The article on connecting LLMs with knowledge graphs suggests an alternative approach that uses a vector database. However, using CNL phrases from domain-specific ontologies as the corpus for RALM, embedded in a vector database, can further benefit this connection. We can do this without abandoning the value of a knowledge graph or ontology while addressing the inherent opaqueness of LLMs via linking to definitions in a machine-interpretable knowledge base and also providing the benefit of syntactic querying against this knowledge base that a vector database affords. This can be useful for a generative AI system beyond producing queries for execution against knowledge graphs described in that article. The resulting systems can be considered Generative Expert Systems.
They can be used to produce conversational interfaces using domain-specific vocabulary. Their ability to use domain-specific vocabulary can be enhanced using textual representations of definitions from reference domain ontologies with In-Context RALM or as a corpus for training and fine-tuning them. Connecting them directly with the concepts in these ontologies and the logical reasoning and querying capabilities they support can help circumvent some of their opaqueness and with the training of underlying neural networks to fit models that facilitate intelligence rather than parrot-like replication of how humans communicate.
Medical science was the domain in which many of the earlier expert systems (such as MYCIN) were conceived. Given this and my background, it is not surprising that my primary interest is building generative medical expert systems. However, there are very few medical LLM.
Earlier this year, work was done to compile fine-tuned language models called Medalpaca for biomedical tasks. They were evaluated on the United States Medical Licensing Examination (USMLE), a standardized assessment for US medical students [5]. Most of the data used for training involved flash cards used by medical students that cover the
entirety of the medical school curriculum, Stack Exchange question-answer pairs, and medical question-answer pairs extracted from WikiDoc, a collaborative platform for medical professionals for sharing and contributing current medical knowledge.

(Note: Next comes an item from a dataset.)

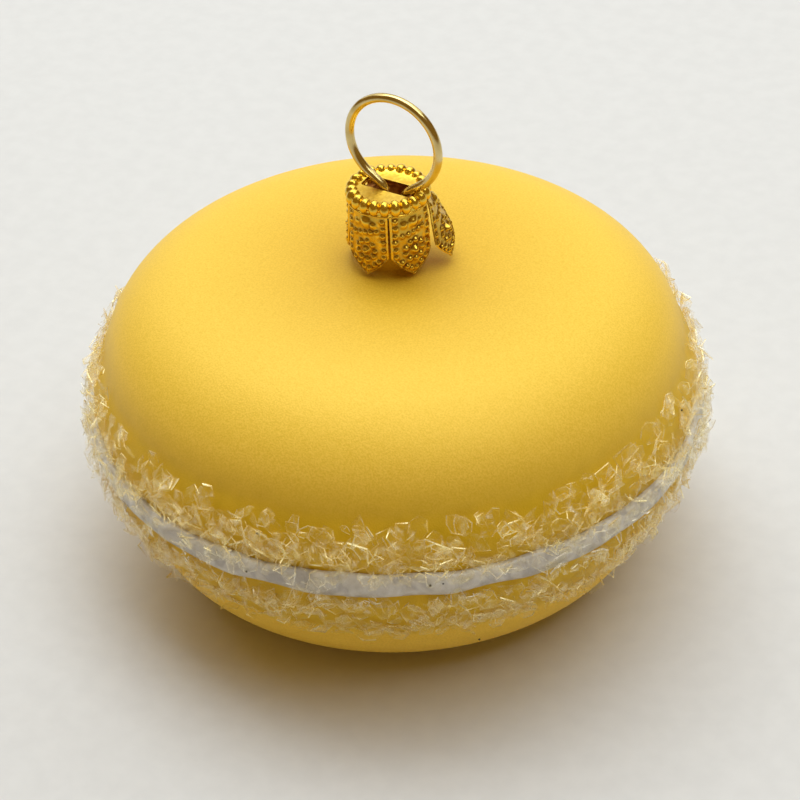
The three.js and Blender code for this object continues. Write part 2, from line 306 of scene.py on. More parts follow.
NECK_BROWN, NECK_AMBER = (0.42, 0.13, 0.03), (0.95, 0.47, 0.13)
bare_neck, tree, shader = new_finish("bare_neck_glass", NECK_BROWN, 0.25)
streaks = grain(tree, 0.9 * MM)
tree.links.new(
    blend_colours(tree, streaks, NECK_BROWN, NECK_AMBER), shader.inputs["Base Color"]
)
blown_glass.data.materials.append(bare_neck)
for face in blown_glass.data.polygons:
    middle = face.center
    if middle.z > NECK_BARE_Z and math.hypot(middle.x, middle.y) < NECK_RADIUS + NECK_FILLET:
        face.material_index = 1
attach(blown_glass, "root")


# White band
# A thick stroke of white enamel laid by brush round the groove between the feet. Its edges
# wander, and the brush has left low waves and a few folds in the skin, greyer in their creases
# as painted shade.
band_low, band_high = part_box("enamel_band")
BAND_Z = (band_low.z + band_high.z) / 2
BAND_RADIUS = band_high.x - 0.1 * MM
BAND_HALF_HEIGHT = (band_high.z - band_low.z) / 2
BAND_DEPTH = 0.95 * MM
UPPER_EDGE_WANDER, LOWER_EDGE_WANDER, WRINKLE_HEIGHT = 0.55 * MM, 0.85 * MM, 0.16 * MM
# The band is widest at this angle round the part and loses this share of its width at the sides
BAND_FRONT, BAND_NARROWING = math.radians(-62), 0.34

bpy.ops.object.select_all(action="DESELECT")
bpy.ops.mesh.primitive_torus_add(
    location=(0, 0, BAND_Z),
    major_segments=360,
    minor_segments=20,
    major_radius=BAND_RADIUS - BAND_DEPTH,
    minor_radius=BAND_DEPTH,
)
enamel_band = bpy.context.object
enamel_band.name = "white_enamel_band"
bpy.ops.object.mode_set(mode="EDIT")
bpy.ops.mesh.select_all(action="SELECT")
bpy.ops.transform.resize(
    value=(1, 1, BAND_HALF_HEIGHT / BAND_DEPTH), center_override=(0, 0, BAND_Z)
)
bpy.ops.object.mode_set(mode="OBJECT")
bpy.ops.object.transform_apply()


def wander(angle, seed, waves, strength):
    """A slow uneven wave round the part: a few sines with seeded sizes and starts."""
    random = np.random.default_rng(seed)
    total = np.zeros_like(angle)
    for wave in waves:
        total += random.uniform(0.5, 1) * np.sin(wave * angle + random.uniform(0, 2 * math.pi))
    return strength * total / len(waves)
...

Later this year, a group released MEDITRON, a suite of open-source LLMs with 7B and 70B parameters adapted to the medical domain [6]. They were trained on a new, extensive dataset of rigorously researched clinical articles designed to guide healthcare practitioners and patients in making evidence-based decisions from various healthcare-related sources and abstracts and full-text papers from PubMed and PubMed Central papers.
I plan to work on testing the use of domain ontologies with In-Context RAG on these models. Theoretically, they may benefit from a different, more definitional corpus. I will also learn how to fine-tune them and augment the training process to take advantage of the logical entailment capabilities of the source domain ontologies. It might be a dead end, but it seems like an intellectually stimulating path worth taking.
- D Pierce, C., Booth, D., Ogbuji, C., Deaton, C., Blackstone, E., & Lenat, D. (2012). Semanticdb: A semantic web infrastructure for clinical research and quality reporting. Current Bioinformatics, 7(3), 267–277.
- Doorenbos, R. (1995). Production matching for large learning systems (Doctoral dissertation, Carnegie Mellon University).
- Lachman, R. (1989). Expert systems: A cognitive science perspective. Behavior Research Methods, Instruments, & Computers, 21(2), 195–204.
- Sumers, T., Yao, S., Narasimhan, K., & Griffiths, T. L. (2023). Cognitive architectures for language agents. arXiv preprint arXiv:2309.02427.
- Han, Tianyu, et al. “MedAlpaca — An Open-Source Collection of Medical Conversational AI Models and Training Data.” arXiv preprint arXiv:2304.08247 (2023).
- Chen, Zeming, et al. “MEDITRON-70B: Scaling Medical Pretraining for Large Language Models.” arXiv preprint arXiv:2311.16079 (2023).